Ciò non significa trasformare un marchio in un videogioco, ma prendere le tecniche proprie del game design, come lo stimolo e la competizione, per far passare un messaggio in maniera meno noiosa e più avvincente.

Tra le aziende che hanno cominciato a utilizzare questo metodo cita la MSC Crociere che, nel campo delle risorse umane, ha messo in palio due posti di lavoro.
I candidati dovevano superare una serie di prove di logica che davano poi accesso alla fase finale, quella del recruiting vero e proprio.
Cosi facendo, l’azienda è riuscita a richiamare molti più profili rispetto ad un annuncio di lavoro classico e fare una scrematura naturale dei curricula.

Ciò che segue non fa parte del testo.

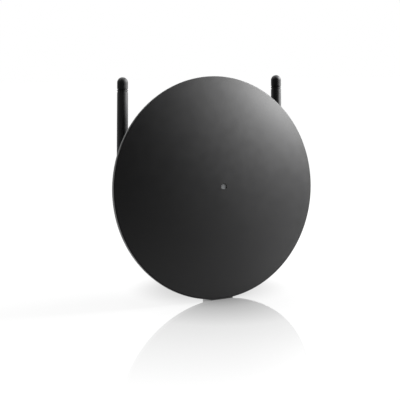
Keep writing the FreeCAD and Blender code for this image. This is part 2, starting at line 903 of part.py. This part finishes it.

O ancora Tuomuseo, un app sul turismo che vuole avvicinare le nuove generazioni ai musei e ai siti di interesse culturale.
Con una serie di missioni, come farsi un numero prestabilito di selfie all’interno di un sito o riuscire a convincere un amico a visitare una mostra assieme, si ottengono premi, sconti ed un posto in graduatoria che mostra gli utenti più attivi.

C’è chi sostiene che la vita sia fatta per il 10% da cosa ti accade e per il 90% da come reagisci.
In quest’ottica, il design attivo e partecipativo rivestirà un ruolo chiave per la creazione di una società più responsabile e attenta ai bisogni, fatta da persone, forse meno seriose, ma sicuramente più motivate e felici.